Go through the material below and copy each line where the word "return" appears.
--- Start Dataset extract ---
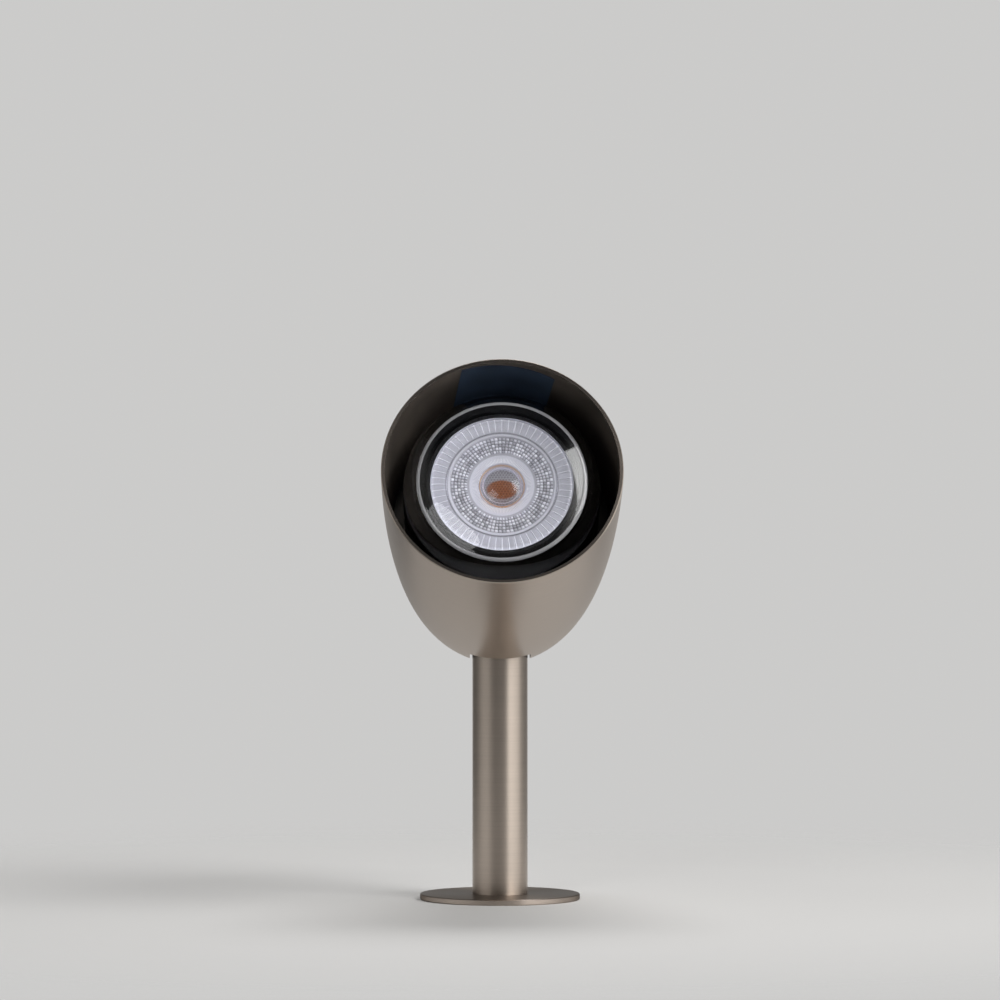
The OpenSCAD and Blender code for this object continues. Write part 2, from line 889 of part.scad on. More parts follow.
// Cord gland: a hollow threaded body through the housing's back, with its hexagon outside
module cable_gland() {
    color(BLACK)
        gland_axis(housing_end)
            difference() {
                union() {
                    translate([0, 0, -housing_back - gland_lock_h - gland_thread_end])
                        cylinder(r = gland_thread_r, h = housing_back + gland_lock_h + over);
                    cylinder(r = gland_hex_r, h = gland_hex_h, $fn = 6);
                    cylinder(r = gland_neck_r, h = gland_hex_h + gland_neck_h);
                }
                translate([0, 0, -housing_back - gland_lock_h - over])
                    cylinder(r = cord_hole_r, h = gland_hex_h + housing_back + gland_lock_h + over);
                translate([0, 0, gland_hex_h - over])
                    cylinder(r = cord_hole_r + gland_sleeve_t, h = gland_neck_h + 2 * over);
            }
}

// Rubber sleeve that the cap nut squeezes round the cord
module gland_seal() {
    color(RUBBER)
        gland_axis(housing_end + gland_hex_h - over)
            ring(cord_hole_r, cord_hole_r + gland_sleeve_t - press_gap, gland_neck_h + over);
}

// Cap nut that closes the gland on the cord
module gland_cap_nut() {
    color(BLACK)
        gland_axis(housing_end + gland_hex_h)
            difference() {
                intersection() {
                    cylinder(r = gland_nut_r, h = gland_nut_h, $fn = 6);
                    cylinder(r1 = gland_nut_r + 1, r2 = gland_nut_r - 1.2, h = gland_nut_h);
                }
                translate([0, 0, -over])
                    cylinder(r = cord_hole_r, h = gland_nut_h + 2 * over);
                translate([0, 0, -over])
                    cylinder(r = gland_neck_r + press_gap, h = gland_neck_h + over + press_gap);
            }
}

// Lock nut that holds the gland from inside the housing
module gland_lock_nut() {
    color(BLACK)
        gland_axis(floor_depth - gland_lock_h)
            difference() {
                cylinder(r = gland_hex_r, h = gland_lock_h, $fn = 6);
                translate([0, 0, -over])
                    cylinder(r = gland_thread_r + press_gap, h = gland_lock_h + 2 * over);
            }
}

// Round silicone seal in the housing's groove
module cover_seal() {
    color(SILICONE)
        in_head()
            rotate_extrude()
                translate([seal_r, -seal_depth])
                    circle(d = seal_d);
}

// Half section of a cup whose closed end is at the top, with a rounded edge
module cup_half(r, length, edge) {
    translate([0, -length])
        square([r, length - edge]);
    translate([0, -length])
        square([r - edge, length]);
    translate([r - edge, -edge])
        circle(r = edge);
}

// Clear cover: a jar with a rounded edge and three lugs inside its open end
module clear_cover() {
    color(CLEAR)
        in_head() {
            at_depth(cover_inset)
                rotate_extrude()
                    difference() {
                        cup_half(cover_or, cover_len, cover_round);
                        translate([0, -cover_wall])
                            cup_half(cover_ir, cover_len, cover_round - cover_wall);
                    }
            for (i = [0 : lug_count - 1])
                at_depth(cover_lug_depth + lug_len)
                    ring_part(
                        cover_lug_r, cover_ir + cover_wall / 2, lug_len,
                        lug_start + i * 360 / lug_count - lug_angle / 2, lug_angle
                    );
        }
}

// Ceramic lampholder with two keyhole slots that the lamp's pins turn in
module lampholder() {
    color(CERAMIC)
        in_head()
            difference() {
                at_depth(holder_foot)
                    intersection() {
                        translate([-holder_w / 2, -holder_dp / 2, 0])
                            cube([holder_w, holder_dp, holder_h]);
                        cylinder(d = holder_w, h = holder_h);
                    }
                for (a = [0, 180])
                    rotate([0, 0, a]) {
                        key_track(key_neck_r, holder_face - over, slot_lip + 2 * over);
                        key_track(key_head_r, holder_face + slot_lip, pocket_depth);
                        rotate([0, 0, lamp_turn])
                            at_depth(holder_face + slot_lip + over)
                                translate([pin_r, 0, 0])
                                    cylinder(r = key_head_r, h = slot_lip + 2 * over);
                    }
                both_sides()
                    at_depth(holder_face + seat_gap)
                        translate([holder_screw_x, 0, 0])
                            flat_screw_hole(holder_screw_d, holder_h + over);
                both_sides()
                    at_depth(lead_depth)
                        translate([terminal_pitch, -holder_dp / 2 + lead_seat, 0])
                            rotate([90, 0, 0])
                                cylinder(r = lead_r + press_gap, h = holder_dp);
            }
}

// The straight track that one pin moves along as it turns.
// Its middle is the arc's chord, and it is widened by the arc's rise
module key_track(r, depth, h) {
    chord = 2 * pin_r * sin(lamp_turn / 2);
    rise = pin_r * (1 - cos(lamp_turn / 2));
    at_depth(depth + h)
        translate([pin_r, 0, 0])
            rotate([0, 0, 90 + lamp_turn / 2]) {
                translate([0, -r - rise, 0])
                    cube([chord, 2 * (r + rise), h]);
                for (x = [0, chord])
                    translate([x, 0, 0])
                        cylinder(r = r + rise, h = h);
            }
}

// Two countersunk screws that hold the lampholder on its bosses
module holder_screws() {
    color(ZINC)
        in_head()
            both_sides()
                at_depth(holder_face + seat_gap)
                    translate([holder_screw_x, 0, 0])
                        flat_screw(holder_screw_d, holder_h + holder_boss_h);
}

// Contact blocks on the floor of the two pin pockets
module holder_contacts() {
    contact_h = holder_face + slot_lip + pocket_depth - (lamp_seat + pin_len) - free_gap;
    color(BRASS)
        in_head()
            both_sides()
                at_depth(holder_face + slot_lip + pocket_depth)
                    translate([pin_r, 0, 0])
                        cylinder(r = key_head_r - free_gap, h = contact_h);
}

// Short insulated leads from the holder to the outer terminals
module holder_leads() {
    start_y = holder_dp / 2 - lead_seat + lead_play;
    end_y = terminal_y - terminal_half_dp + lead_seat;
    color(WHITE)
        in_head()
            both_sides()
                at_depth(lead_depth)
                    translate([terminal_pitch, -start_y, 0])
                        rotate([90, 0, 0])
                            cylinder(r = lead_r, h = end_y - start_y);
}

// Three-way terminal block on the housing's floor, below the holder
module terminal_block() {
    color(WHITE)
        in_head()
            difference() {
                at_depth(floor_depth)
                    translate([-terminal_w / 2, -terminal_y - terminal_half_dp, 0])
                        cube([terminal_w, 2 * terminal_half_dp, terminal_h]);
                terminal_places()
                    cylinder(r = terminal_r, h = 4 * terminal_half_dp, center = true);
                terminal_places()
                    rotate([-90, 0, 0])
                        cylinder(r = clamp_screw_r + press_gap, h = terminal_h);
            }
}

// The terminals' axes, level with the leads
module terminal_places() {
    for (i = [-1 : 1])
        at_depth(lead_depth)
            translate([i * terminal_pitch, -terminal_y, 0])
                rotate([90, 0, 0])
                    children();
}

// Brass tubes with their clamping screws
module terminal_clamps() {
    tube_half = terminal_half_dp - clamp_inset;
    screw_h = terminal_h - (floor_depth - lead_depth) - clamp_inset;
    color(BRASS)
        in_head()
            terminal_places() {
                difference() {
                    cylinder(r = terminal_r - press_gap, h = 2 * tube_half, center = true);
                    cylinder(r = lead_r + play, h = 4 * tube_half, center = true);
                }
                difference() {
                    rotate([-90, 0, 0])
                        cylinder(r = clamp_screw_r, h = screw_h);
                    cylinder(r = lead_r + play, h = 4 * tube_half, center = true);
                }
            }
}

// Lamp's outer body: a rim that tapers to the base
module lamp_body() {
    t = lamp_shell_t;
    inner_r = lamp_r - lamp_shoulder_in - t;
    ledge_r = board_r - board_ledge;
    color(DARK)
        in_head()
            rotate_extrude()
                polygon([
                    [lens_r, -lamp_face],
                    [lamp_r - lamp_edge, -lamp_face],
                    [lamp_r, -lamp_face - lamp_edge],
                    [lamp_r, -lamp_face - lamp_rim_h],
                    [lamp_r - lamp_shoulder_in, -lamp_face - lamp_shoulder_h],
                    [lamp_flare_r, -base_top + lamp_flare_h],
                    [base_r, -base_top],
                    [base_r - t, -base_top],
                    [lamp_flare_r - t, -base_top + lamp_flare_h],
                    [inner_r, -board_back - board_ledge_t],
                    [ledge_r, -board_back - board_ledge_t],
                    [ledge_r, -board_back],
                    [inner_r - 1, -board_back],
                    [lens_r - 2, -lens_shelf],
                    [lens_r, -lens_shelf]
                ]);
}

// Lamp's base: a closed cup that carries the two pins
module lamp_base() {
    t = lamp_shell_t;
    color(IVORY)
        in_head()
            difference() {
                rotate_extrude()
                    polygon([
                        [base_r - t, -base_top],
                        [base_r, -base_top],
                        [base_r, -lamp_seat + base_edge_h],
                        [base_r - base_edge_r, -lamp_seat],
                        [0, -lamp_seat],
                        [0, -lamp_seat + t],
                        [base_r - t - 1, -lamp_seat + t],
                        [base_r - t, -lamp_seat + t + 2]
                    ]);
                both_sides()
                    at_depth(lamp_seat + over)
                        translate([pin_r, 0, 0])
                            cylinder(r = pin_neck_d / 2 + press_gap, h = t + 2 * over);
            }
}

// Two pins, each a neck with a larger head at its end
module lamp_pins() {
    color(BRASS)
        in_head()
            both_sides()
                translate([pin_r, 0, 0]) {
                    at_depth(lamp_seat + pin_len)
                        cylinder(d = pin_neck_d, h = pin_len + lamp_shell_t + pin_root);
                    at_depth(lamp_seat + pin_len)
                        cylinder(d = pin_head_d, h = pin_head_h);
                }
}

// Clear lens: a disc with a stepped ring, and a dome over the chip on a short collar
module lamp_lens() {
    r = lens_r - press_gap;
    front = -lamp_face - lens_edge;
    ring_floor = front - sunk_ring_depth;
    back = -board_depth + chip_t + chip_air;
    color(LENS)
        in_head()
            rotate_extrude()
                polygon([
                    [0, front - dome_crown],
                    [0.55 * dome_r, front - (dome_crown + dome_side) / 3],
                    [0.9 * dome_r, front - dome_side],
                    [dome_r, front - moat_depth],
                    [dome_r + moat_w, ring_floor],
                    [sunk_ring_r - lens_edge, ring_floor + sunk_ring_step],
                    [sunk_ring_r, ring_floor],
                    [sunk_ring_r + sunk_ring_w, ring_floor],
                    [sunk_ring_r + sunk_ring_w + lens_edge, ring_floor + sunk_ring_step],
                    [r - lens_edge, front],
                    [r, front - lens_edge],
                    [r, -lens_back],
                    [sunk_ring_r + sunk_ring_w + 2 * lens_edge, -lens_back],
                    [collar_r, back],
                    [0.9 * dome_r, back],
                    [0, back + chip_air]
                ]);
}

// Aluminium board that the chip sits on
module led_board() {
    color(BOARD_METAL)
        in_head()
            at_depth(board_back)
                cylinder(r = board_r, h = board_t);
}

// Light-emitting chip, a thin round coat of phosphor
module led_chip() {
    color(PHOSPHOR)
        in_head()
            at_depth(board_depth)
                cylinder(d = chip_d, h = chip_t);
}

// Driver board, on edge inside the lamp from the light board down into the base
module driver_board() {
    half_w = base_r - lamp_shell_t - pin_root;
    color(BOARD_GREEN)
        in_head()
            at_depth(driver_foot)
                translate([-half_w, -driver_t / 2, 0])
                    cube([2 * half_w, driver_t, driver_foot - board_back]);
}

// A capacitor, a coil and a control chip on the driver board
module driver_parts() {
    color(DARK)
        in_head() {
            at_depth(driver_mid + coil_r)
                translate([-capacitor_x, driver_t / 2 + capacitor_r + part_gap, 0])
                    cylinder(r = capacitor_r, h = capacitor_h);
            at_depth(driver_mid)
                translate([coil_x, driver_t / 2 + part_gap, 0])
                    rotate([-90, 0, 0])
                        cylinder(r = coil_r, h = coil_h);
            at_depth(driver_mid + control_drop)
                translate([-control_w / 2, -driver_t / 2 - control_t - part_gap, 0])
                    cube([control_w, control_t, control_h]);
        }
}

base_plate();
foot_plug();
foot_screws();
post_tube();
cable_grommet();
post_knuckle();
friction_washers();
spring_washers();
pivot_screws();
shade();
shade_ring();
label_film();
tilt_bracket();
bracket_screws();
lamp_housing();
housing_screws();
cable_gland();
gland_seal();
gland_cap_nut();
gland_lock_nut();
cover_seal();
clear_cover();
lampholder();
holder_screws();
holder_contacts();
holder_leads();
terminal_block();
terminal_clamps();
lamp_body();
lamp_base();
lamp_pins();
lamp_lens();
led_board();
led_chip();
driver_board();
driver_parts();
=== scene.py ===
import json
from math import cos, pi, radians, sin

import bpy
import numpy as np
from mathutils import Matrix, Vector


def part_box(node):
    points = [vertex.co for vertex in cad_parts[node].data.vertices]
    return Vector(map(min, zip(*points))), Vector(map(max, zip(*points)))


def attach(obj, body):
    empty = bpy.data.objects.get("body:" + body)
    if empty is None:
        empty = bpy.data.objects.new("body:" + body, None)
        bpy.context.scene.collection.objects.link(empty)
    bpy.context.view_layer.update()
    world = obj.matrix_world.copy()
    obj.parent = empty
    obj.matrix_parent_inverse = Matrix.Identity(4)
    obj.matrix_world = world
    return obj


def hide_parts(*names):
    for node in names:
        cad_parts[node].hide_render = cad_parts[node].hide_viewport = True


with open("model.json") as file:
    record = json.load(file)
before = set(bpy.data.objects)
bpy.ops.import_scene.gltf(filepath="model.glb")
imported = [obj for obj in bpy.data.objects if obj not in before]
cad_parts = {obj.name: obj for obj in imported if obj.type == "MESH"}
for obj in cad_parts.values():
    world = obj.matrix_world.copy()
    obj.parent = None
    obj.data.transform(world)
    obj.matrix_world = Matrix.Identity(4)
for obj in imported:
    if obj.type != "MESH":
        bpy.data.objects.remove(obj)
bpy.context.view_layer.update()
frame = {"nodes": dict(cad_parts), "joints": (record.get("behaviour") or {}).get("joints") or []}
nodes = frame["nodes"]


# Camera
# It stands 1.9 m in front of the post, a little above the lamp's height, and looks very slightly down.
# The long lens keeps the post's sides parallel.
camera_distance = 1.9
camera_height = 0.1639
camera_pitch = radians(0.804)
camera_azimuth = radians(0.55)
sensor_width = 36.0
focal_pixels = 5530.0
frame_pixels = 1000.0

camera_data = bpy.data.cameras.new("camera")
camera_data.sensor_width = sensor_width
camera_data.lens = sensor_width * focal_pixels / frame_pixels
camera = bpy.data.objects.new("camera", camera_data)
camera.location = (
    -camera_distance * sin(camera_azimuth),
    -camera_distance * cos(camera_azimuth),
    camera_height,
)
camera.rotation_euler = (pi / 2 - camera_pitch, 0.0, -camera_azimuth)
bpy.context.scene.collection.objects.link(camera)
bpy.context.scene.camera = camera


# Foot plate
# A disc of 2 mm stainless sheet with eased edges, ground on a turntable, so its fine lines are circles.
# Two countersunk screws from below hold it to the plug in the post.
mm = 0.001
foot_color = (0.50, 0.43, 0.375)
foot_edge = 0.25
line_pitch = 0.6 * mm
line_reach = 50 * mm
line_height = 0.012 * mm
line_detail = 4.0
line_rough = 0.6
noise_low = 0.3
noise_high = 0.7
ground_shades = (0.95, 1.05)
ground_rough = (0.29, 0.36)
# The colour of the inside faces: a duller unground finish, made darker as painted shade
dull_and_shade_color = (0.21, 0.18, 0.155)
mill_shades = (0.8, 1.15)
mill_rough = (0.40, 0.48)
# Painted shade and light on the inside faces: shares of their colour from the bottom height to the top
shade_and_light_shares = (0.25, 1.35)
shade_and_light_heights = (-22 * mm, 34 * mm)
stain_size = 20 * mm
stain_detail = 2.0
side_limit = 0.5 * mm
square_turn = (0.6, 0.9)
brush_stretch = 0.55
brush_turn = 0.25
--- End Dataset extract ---
## Answer below
    return Vector(map(min, zip(*points))), Vector(map(max, zip(*points)))
    return obj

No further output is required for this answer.